START
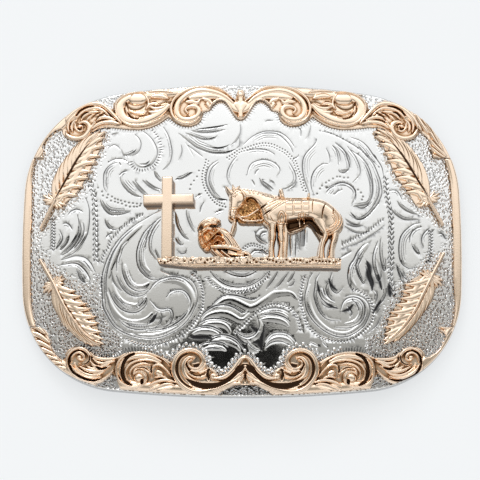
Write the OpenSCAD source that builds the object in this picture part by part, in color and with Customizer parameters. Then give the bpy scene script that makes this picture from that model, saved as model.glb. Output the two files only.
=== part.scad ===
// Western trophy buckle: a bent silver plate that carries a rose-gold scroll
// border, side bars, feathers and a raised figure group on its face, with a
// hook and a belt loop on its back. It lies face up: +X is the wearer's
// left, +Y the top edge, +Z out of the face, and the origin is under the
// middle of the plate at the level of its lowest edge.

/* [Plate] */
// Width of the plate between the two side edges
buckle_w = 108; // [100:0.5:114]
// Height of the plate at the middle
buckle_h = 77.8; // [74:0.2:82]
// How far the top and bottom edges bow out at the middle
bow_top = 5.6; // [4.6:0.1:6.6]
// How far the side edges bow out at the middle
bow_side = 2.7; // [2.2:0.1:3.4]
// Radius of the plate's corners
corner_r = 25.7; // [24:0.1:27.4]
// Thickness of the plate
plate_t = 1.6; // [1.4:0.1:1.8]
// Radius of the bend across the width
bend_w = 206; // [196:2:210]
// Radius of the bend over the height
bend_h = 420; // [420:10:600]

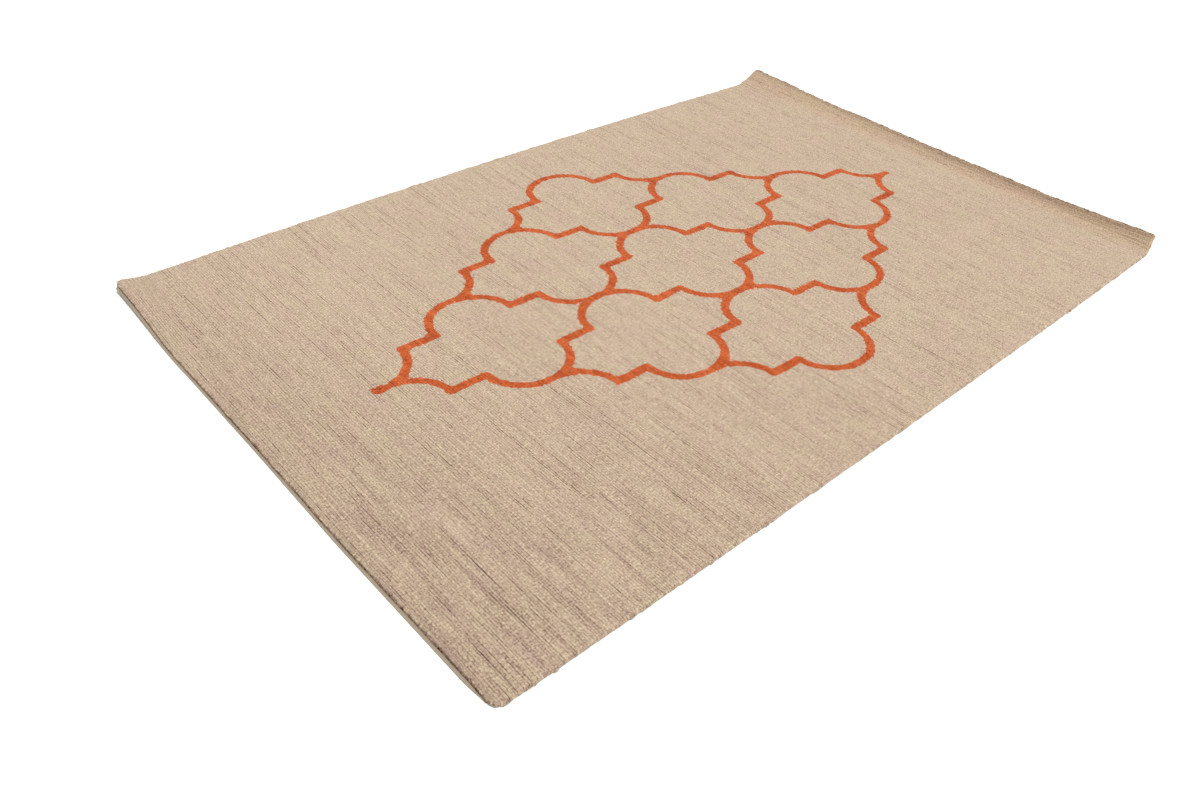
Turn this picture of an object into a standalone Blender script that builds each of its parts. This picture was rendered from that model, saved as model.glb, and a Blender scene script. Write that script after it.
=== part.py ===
END
■ STATED PROBLEM: Reproduce the full set of records precisely.

■ CORRECT ANSWER:
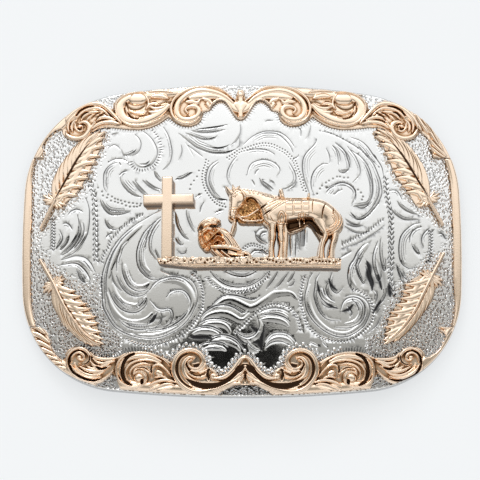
Write the OpenSCAD source that builds the object in this picture part by part, in color and with Customizer parameters. Then give the bpy scene script that makes this picture from that model, saved as model.glb. Output the two files only.
=== part.scad ===
// Western trophy buckle: a bent silver plate that carries a rose-gold scroll
// border, side bars, feathers and a raised figure group on its face, with a
// hook and a belt loop on its back. It lies face up: +X is the wearer's
// left, +Y the top edge, +Z out of the face, and the origin is under the
// middle of the plate at the level of its lowest edge.

/* [Plate] */
// Width of the plate between the two side edges
buckle_w = 108; // [100:0.5:114]
// Height of the plate at the middle
buckle_h = 77.8; // [74:0.2:82]
// How far the top and bottom edges bow out at the middle
bow_top = 5.6; // [4.6:0.1:6.6]
// How far the side edges bow out at the middle
bow_side = 2.7; // [2.2:0.1:3.4]
// Radius of the plate's corners
corner_r = 25.7; // [24:0.1:27.4]
// Thickness of the plate
plate_t = 1.6; // [1.4:0.1:1.8]
// Radius of the bend across the width
bend_w = 206; // [196:2:210]
// Radius of the bend over the height
bend_h = 420; // [420:10:600]

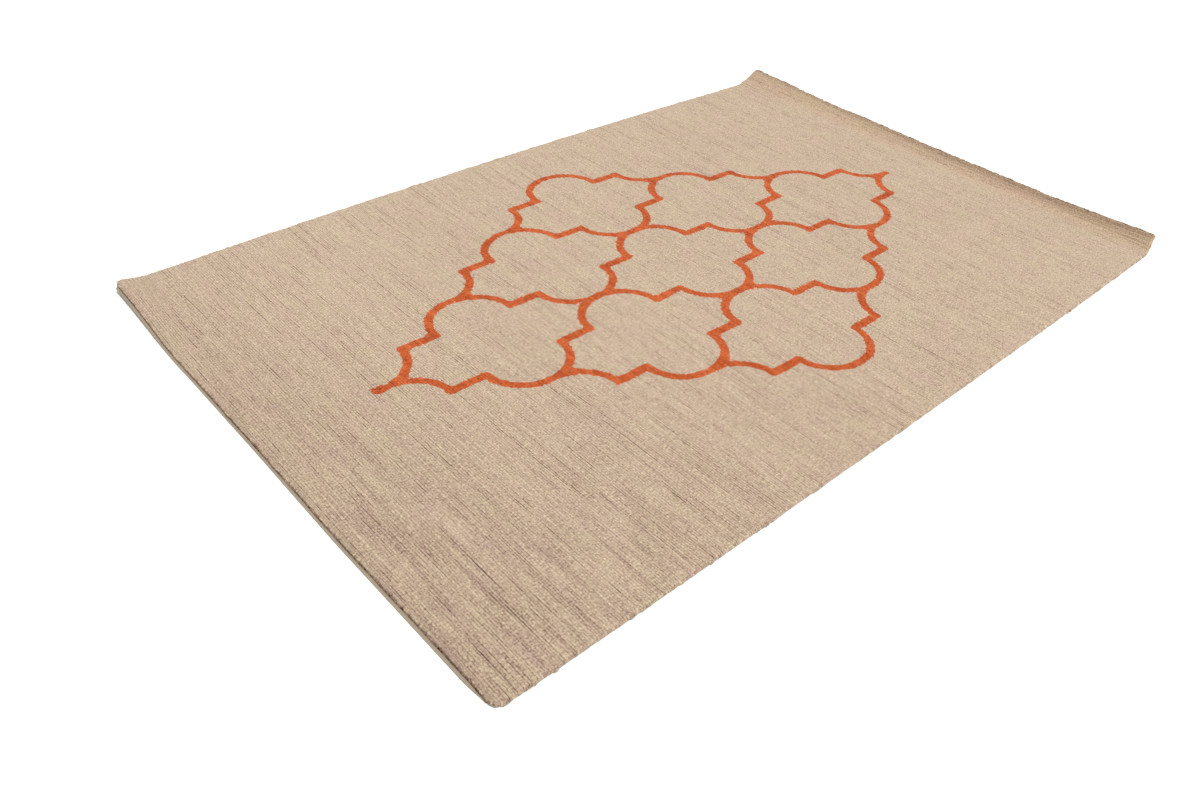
Turn this picture of an object into a standalone Blender script that builds each of its parts. This picture was rendered from that model, saved as model.glb, and a Blender scene script. Write that script after it.
=== part.py ===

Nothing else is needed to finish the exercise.